Copy each line exactly.

====== Data provided

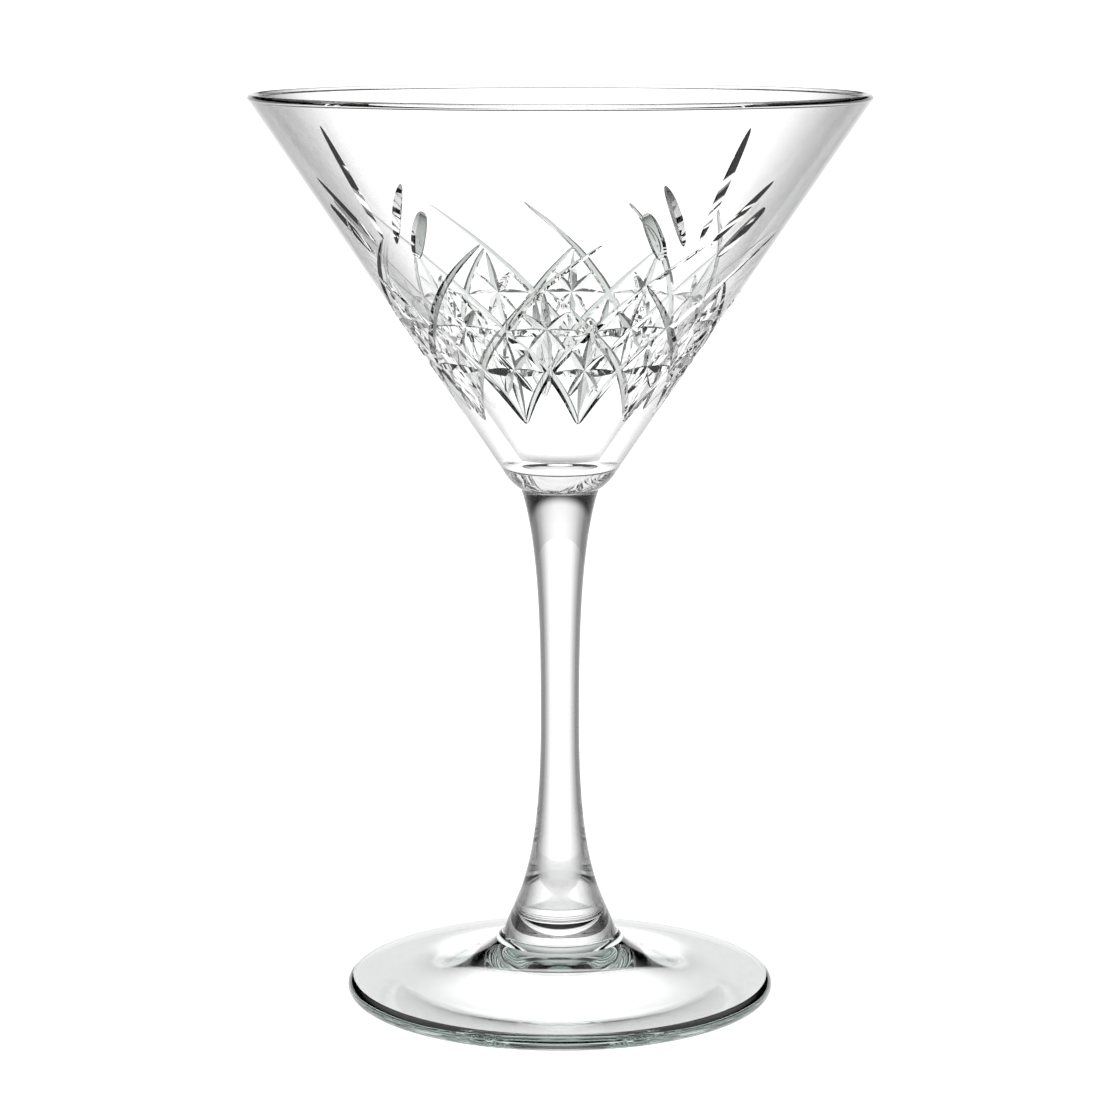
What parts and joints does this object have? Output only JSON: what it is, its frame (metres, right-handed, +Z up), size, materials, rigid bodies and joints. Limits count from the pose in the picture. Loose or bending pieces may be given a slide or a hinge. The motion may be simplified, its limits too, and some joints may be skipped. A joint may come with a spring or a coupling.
{
  "type": "martini glass",
  "caption": "Stemmed cocktail glass in clear pressed glass: a wide conical bowl on a slim flared stem and a round foot.",
  "frame": {"origin": "centre of the foot's resting ring, on the surface the glass stands on", "axes": "+Z up along the axis of revolution, towards the rim; +X and +Y are free, because the solids are round, and -Y faces the viewer of the cut pattern"},
  "size_m": [0.116, 0.116, 0.172],
  "materials": {
    "bowl_glass": "clear, fire-polished, with cut grooves",
    "stem_glass": "clear, fire-polished",
    "foot_glass": "clear, fire-polished"
  },
  "bodies": {
    "root": {"bowl": "bowl_glass", "stem": "stem_glass", "foot": "foot_glass"}
  },
  "joints": []
}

============

▸ Exercise output
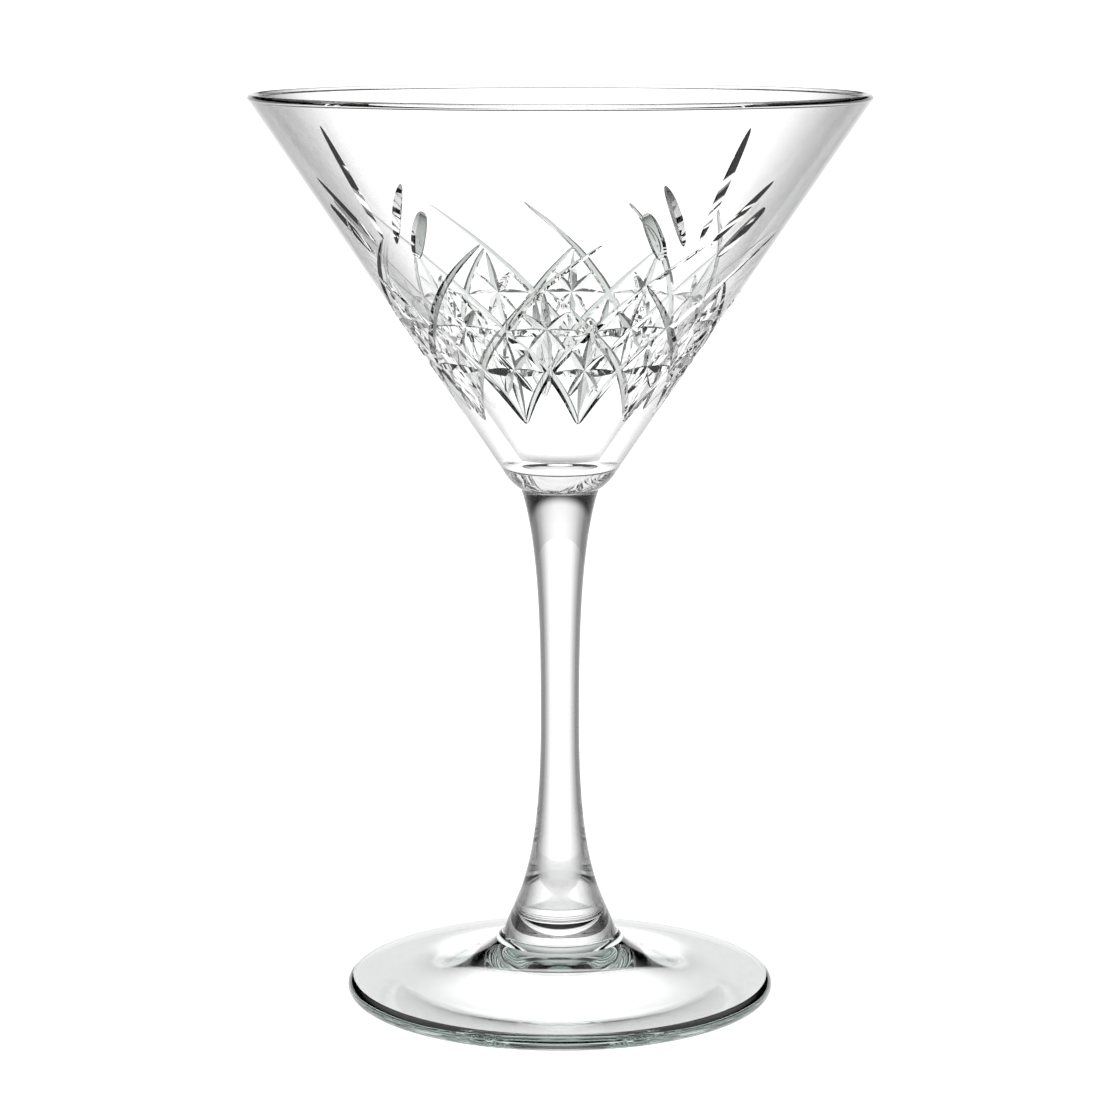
What parts and joints does this object have? Output only JSON: what it is, its frame (metres, right-handed, +Z up), size, materials, rigid bodies and joints. Limits count from the pose in the picture. Loose or bending pieces may be given a slide or a hinge. The motion may be simplified, its limits too, and some joints may be skipped. A joint may come with a spring or a coupling.
{
  "type": "martini glass",
  "caption": "Stemmed cocktail glass in clear pressed glass: a wide conical bowl on a slim flared stem and a round foot.",
  "frame": {"origin": "centre of the foot's resting ring, on the surface the glass stands on", "axes": "+Z up along the axis of revolution, towards the rim; +X and +Y are free, because the solids are round, and -Y faces the viewer of the cut pattern"},
  "size_m": [0.116, 0.116, 0.172],
  "materials": {
    "bowl_glass": "clear, fire-polished, with cut grooves",
    "stem_glass": "clear, fire-polished",
    "foot_glass": "clear, fire-polished"
  },
  "bodies": {
    "root": {"bowl": "bowl_glass", "stem": "stem_glass", "foot": "foot_glass"}
  },
  "joints": []
}